[START]

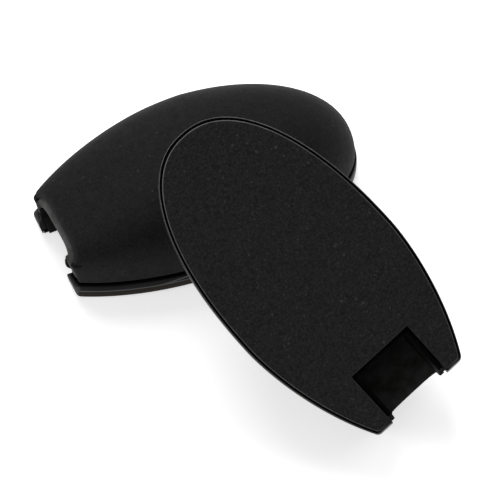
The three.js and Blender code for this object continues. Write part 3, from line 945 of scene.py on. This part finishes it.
def channel_mesh(material):
    half = NOTCH_WIDTH / 2 - FIT_GAP
    back = NOTCH_DEPTH - FIT_GAP
    middle = (TRAY_FLOOR_HIGH + CHANNEL_TOP) / 2
    reach = CHANNEL_TIP_REACH
    ends = (
        (reach, CHANNEL_FOOT),
        (reach / 2, middle - 2 * reach),
        (-reach, middle),
        (-reach, CHANNEL_TOP - 2 * reach),
        (reach, CHANNEL_TOP),
    )
    plans = [(channel_plan(end, half, back, CHANNEL_WALL), z) for end, z in ends]
    walls = mesh_from(stacked(plans), "blade_channel", material)
    out = half + FLANGE_REACH
    flange = channel_plan(RIM_WALL + FIT_GAP, out, back + FLANGE_REACH, FLANGE_REACH + FLANGE_OVERLAP)
    flange_mesh = mesh_from(stacked([(flange, FLANGE_LOW), (flange, FLANGE_HIGH)]), "flange", material)
    return joined(material, walls, flange_mesh)


def screw_places(z):
    places = []
    for x in SCREW_FROM_MOUTH:
        y = half_width(x) - SCREW_SIDE_INSET
        places += [(x, y, z), (x, -y, z)]
    return places


def close_ends(mesh):
    """Closes the open ends of a swept mesh with flat faces."""
    shape = bmesh.new()
    shape.from_mesh(mesh)
    open_edges = [edge for edge in shape.edges if edge.is_boundary]
    bmesh.ops.holes_fill(shape, edges=open_edges, sides=0)
    shape.to_mesh(mesh)
    shape.free()
    return mesh


def bevelled(mesh, width, segments=2, angle=30):
    """The mesh with its sharp edges rounded."""
    holder = bpy.data.objects.new(mesh.name, mesh)
    bpy.context.scene.collection.objects.link(holder)
    bevel = holder.modifiers.new("edges", "BEVEL")
    bevel.width = width * MM
    bevel.segments = segments
    bevel.limit_method = "ANGLE"
    bevel.angle_limit = math.radians(angle)
    bevel.harden_normals = False
    depsgraph = bpy.context.evaluated_depsgraph_get()
    result = bpy.data.meshes.new_from_object(holder.evaluated_get(depsgraph))
    bpy.data.objects.remove(holder)
    return result


def guard_meshes(finishes):
    """Every piece of one guard, in the guard's own frame."""
    shell = shell_recipe()
    cover = shell.make("dome_cover", finishes["soft_cover"])
    arc = 120
    skirt = 3
    liner = shell.make(
        "dome_liner",
        finishes["liner_plastic"],
        Count_along=90,
        Count_round=2 * arc + 4 * skirt + 7,
        Arc_segments=float(arc),
        Skirt_segments=float(skirt),
        Inset=LINER_INSET,
        Depth=LINER_DEPTH,
        Wall=LINER_WALL,
        Skirt=DOME_BASE - BOSS_FOOT,
        Skirt_start=RIM_WALL + FIT_GAP + SKIRT_SETBACK,
        Slit_width=0.0,
        Lip=LINER_LIP,
        Outer_edge_roll=0.8,
        Inner_edge_roll=0.5,
        Foot_roll=0.0,
    )
    bosses = boss_recipe().make("bosses", finishes["liner_plastic"], points=screw_places(BOSS_FOOT))
    rim = close_ends(rim_recipe().make("rim_tray", finishes["rim_plastic"]))
    screws = screw_recipe().make("screws", finishes["screw_steel"], points=screw_places(SCREW_FOOT))
    return {
        "dome_cover": facing_out(cover),
        "dome_liner": joined(finishes["liner_plastic"], facing_out(liner), facing_out(bosses)),
        "rim_tray": joined(
            finishes["rim_plastic"], facing_out(rim), facing_out(tray_floor_mesh(finishes["rim_plastic"]))
        ),
        "face_plate": facing_out(face_plate_mesh(finishes["face_plate"])),
        "blade_channel": bevelled(facing_out(channel_mesh(finishes["channel_plastic"])), CHANNEL_BEVEL),
        "screws": facing_out(screws),
    }


def note_places(mesh):
    """Keeps each point's place for the finishes.

    That is its height over the flat face, how far along the guard it is, and whether it lies on the
    mouth's end, in the gap round the plate or at the notch."""
    slack = 0.02
    wall = PLATE_INSET - PLATE_GAP - slack
    places = {"height": [], "along": [], "end": [], "gap": [], "notch": []}
    for vertex in mesh.vertices:
        x, y, z = vertex.co / MM
        inside = x > wall and half_width(min(x, GUARD_LENGTH)) - abs(y) > wall
        in_channel = abs(y) < NOTCH_WIDTH / 2 + slack and x < NOTCH_DEPTH
        at_notch = abs(y) < NOTCH_WIDTH / 2 + PLATE_EDGE and x < NOTCH_DEPTH + PLATE_EDGE
        places["height"].append(z)
        places["along"].append(x)
        places["end"].append(float(x < -ARM_FOOT_REACH / 2))
        places["gap"].append(float(inside or in_channel))
        places["notch"].append(float(at_notch))
    for name, values in places.items():
        mesh.attributes.new(name, "FLOAT", "POINT").data.foreach_set("value", values)


def smooth(mesh, angle=35):
    """Smooth shading, but sharp where faces meet at more than the angle."""
    mesh.shade_smooth()
    shape = bmesh.new()
    shape.from_mesh(mesh)
    for edge in shape.edges:
        edge.smooth = not (len(edge.link_faces) == 2 and edge.calc_face_angle(0.0) > math.radians(angle))
    shape.to_mesh(mesh)
    shape.free()


def centre_of_box(points):
    low = Vector([min(p[k] for p in points) for k in range(3)])
    high = Vector([max(p[k] for p in points) for k in range(3)])
    return (low + high) / 2


def stand(side, turn, plate):
    """Where a guard's own frame lies, from its turn and its face plate's box."""
    low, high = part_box(side + "_face_plate")
    shift = (low + high) / 2 - centre_of_box([turn @ v.co for v in plate.vertices])
    return Matrix.Translation(shift) @ turn.to_4x4()


FINISHES = {
    "soft_cover": soft_cover_finish(),
    "face_plate": face_plate_finish(),
    "rim_plastic": rim_finish(),
    "channel_plastic": hard_plastic_finish("channel_plastic", 0.0015, 0.006, 0.5, 0.65, 0.02),
    "liner_plastic": hard_plastic_finish("liner_plastic", 0.026, 0.070, 0.45, 0.6, 0.10),
    "adhesive": adhesive_finish(),
    "screw_steel": steel_finish(),
}


def build():
    meshes = guard_meshes(FINISHES)
    for mesh in meshes.values():
        note_places(mesh)
        smooth(mesh)
    lean = Euler([math.radians(a) for a in (LEAN_ROLL, LEAN_PITCH, LEAN_YAW)], "XYZ").to_matrix()
    turns = {"rear": Matrix.Identity(3), "front": lean}
    for side, turn in turns.items():
        place = stand(side, turn, meshes["face_plate"])
        for part, mesh in meshes.items():
            copy = mesh.copy()
            copy.transform(place)
            copy.name = side + "_" + part
            piece = bpy.data.objects.new(side + "_guard_" + part, copy)
            bpy.context.scene.collection.objects.link(piece)
            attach(piece, side + "_guard")
            if part == "screws":
                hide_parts(*[side + "_screw_" + str(i) for i in (1, 2, 3, 4)])
            else:
                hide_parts(side + "_" + part)
        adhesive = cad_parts[side + "_plate_adhesive"]
        adhesive.data.materials.clear()
        adhesive.data.materials.append(FINISHES["adhesive"])


# ---------------------------------------------------------------- Studio


WHITE = (1, 1, 1, 1)
FLOOR_HALF = 3.0
FLOOR_DROP = 0.02
SKY_STRENGTH = 0.24
LIGHT_AIM = (0, 0, 0.03)
LIGHTS = (
    ("key", (0.10, 0.80, 0.80), 0.9, 9.0),
    ("fill", (0.80, -0.10, 0.80), 0.9, 2.0),
    ("side", (-0.95, 0.10, 0.50), 0.6, 2.5),
)
CAMERA_TARGET = (5.07, 18.03, 0)
CAMERA_BACK = (-0.2653, -0.5407, 0.7983)
CAMERA_DISTANCE = 807.25
CAMERA_LENS = 172.8


def floor_finish():
    glow = {"Emission_Color": WHITE, "Emission_Strength": 0.6}
    finish = Finish("studio_floor", Specular_IOR_Level=0.1, Roughness=0.9, **glow)
    wash = finish.noise(400, 2)
    return finish.set(Base_Color=finish.mix(finish.band(wash, 0.3, 0.7), grey(0.93), grey(0.95)))


def facing(direction):
    """The turn that points a light or a camera in a direction."""
    return direction.to_track_quat("-Z", "Y").to_euler()


def studio():
    half, level = FLOOR_HALF, -FLOOR_DROP * MM
    mesh = bpy.data.meshes.new("floor")
    corners = [(-half, -half, level), (half, -half, level), (half, half, level), (-half, half, level)]
    mesh.from_pydata(corners, [], [(0, 1, 2, 3)])
    mesh.materials.append(floor_finish())
    floor = bpy.data.objects.new("floor", mesh)
    bpy.context.scene.collection.objects.link(floor)

    world = bpy.data.worlds.new("studio")
    world.use_nodes = True
    sky = world.node_tree.nodes["Background"]
    sky.inputs["Color"].default_value = WHITE
    sky.inputs["Strength"].default_value = SKY_STRENGTH
    bpy.context.scene.world = world

    for name, place, size, power in LIGHTS:
        light = bpy.data.lights.new(name, "AREA")
        light.shape = "DISK"
        light.size = size
        light.energy = power
        lamp = bpy.data.objects.new(name, light)
        lamp.location = place
        lamp.rotation_euler = facing(Vector(LIGHT_AIM) - Vector(place))
        bpy.context.scene.collection.objects.link(lamp)


def camera():
    target = Vector(CAMERA_TARGET) * MM
    back = Vector(CAMERA_BACK).normalized()
    data = bpy.data.cameras.new("camera")
    data.sensor_width = 36
    data.lens = CAMERA_LENS
    data.clip_start = 0.05
    data.clip_end = 20
    eye = bpy.data.objects.new("camera", data)
    eye.location = target + back * CAMERA_DISTANCE * MM
    eye.rotation_euler = facing(-back)
    bpy.context.scene.collection.objects.link(eye)
    bpy.context.scene.camera = eye


build()
studio()
camera()
bpy.context.scene.view_settings.view_transform = "Standard"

[END]

- What you need to do
Can you write out the lines above, from the first one through the one containing "return result", exactly as they appear and nothing more?

- Task answer
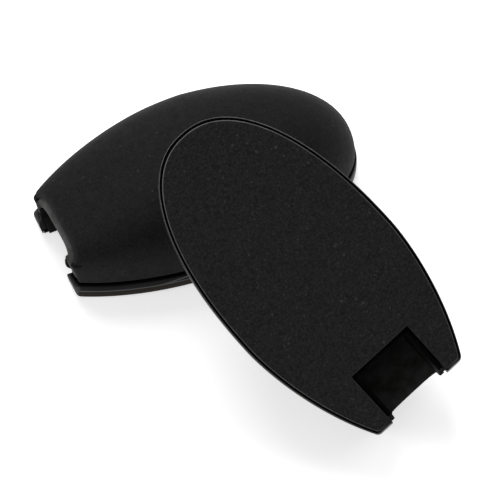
The three.js and Blender code for this object continues. Write part 3, from line 945 of scene.py on. This part finishes it.
def channel_mesh(material):
    half = NOTCH_WIDTH / 2 - FIT_GAP
    back = NOTCH_DEPTH - FIT_GAP
    middle = (TRAY_FLOOR_HIGH + CHANNEL_TOP) / 2
    reach = CHANNEL_TIP_REACH
    ends = (
        (reach, CHANNEL_FOOT),
        (reach / 2, middle - 2 * reach),
        (-reach, middle),
        (-reach, CHANNEL_TOP - 2 * reach),
        (reach, CHANNEL_TOP),
    )
    plans = [(channel_plan(end, half, back, CHANNEL_WALL), z) for end, z in ends]
    walls = mesh_from(stacked(plans), "blade_channel", material)
    out = half + FLANGE_REACH
    flange = channel_plan(RIM_WALL + FIT_GAP, out, back + FLANGE_REACH, FLANGE_REACH + FLANGE_OVERLAP)
    flange_mesh = mesh_from(stacked([(flange, FLANGE_LOW), (flange, FLANGE_HIGH)]), "flange", material)
    return joined(material, walls, flange_mesh)


def screw_places(z):
    places = []
    for x in SCREW_FROM_MOUTH:
        y = half_width(x) - SCREW_SIDE_INSET
        places += [(x, y, z), (x, -y, z)]
    return places


def close_ends(mesh):
    """Closes the open ends of a swept mesh with flat faces."""
    shape = bmesh.new()
    shape.from_mesh(mesh)
    open_edges = [edge for edge in shape.edges if edge.is_boundary]
    bmesh.ops.holes_fill(shape, edges=open_edges, sides=0)
    shape.to_mesh(mesh)
    shape.free()
    return mesh


def bevelled(mesh, width, segments=2, angle=30):
    """The mesh with its sharp edges rounded."""
    holder = bpy.data.objects.new(mesh.name, mesh)
    bpy.context.scene.collection.objects.link(holder)
    bevel = holder.modifiers.new("edges", "BEVEL")
    bevel.width = width * MM
    bevel.segments = segments
    bevel.limit_method = "ANGLE"
    bevel.angle_limit = math.radians(angle)
    bevel.harden_normals = False
    depsgraph = bpy.context.evaluated_depsgraph_get()
    result = bpy.data.meshes.new_from_object(holder.evaluated_get(depsgraph))
    bpy.data.objects.remove(holder)
    return result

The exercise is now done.